▶ [Set task]: Copy each line that contains the string "manifold".
......
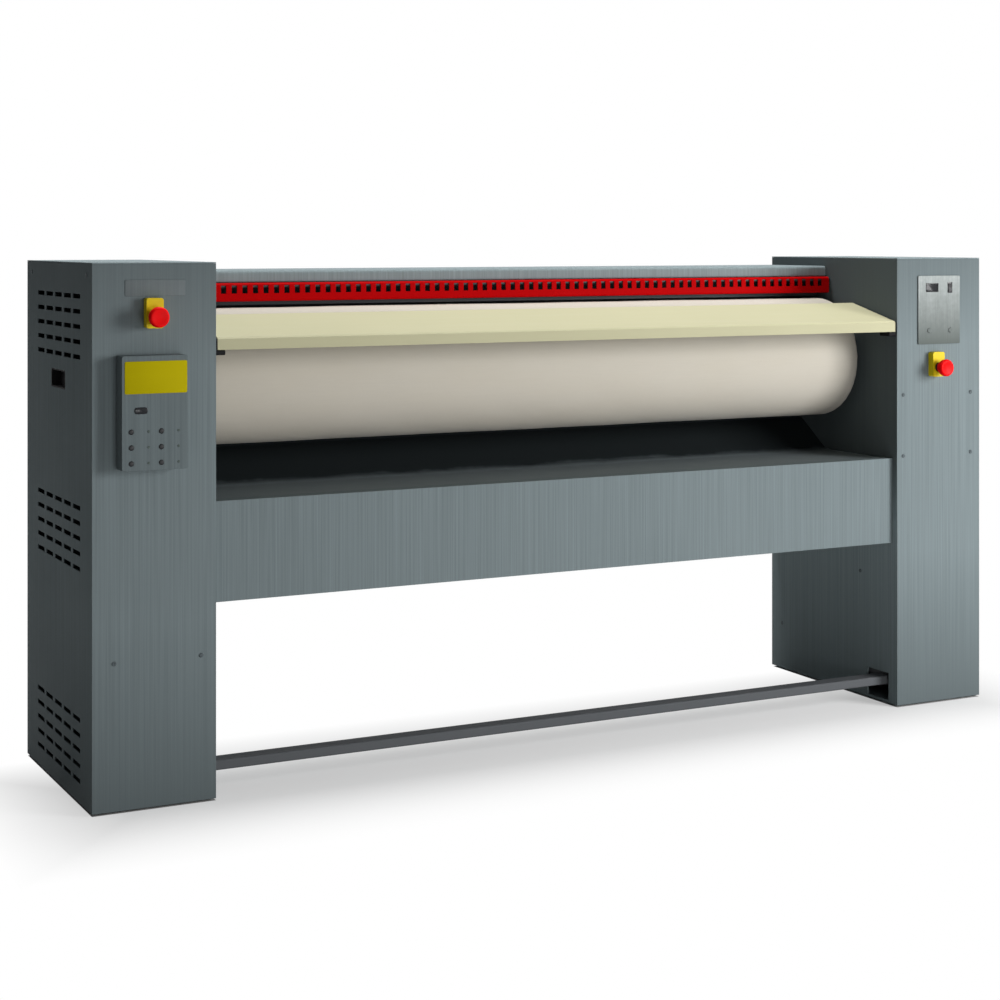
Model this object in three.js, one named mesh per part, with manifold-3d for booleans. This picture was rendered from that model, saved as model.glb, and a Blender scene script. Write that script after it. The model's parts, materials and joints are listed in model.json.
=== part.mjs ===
// A flatwork ironer for a laundry: two sheet-steel pedestals carry a padded roll between them. A heated chest
// wraps the rear of the roll and swings against it when the treadle is pressed. Linen goes in over the feed board,
// under the red finger guard, round the roll, and drops into the tray above the front panel.
// Millimetres, +Z up. The operator stands on the -Y side. The origin is on the floor, at the footprint's centre.

import * as THREE from 'three';
import { mergeVertices } from 'three/addons/utils/BufferGeometryUtils.js';
import Module from 'manifold-3d';

const wasm = await Module();
wasm.setup();

// ---------------------------------------------------------------- driving sizes
const height = 1050; // floor to the top of the pedestals
const depth = 505; // front face to rear face of a pedestal
const pedestalWidth = 246;
const span = 1665; // clear width between the pedestals
const sheet = 2; // thickness of every cover
const framePlate = 5; // thickness of the inner, load-carrying plate of a pedestal
const seat = 0.3; // gap left between pieces that rest on each other
const footRise = 4; // covers end this far above the floor
const basePlate = 4;
const baseOpeningSide = 70; // edges of the opening in a pedestal's foot from the pedestal's sides
const baseOpeningEnd = 120; // and from its front and rear faces
const coverReturn = 15; // width of the folded edges of a cover
const facets = 20; // sides of an ordinary round piece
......
▶ [Response]:
Model this object in three.js, one named mesh per part, with manifold-3d for booleans. This picture was rendered from that model, saved as model.glb, and a Blender scene script. Write that script after it. The model's parts, materials and joints are listed in model.json.
import Module from 'manifold-3d';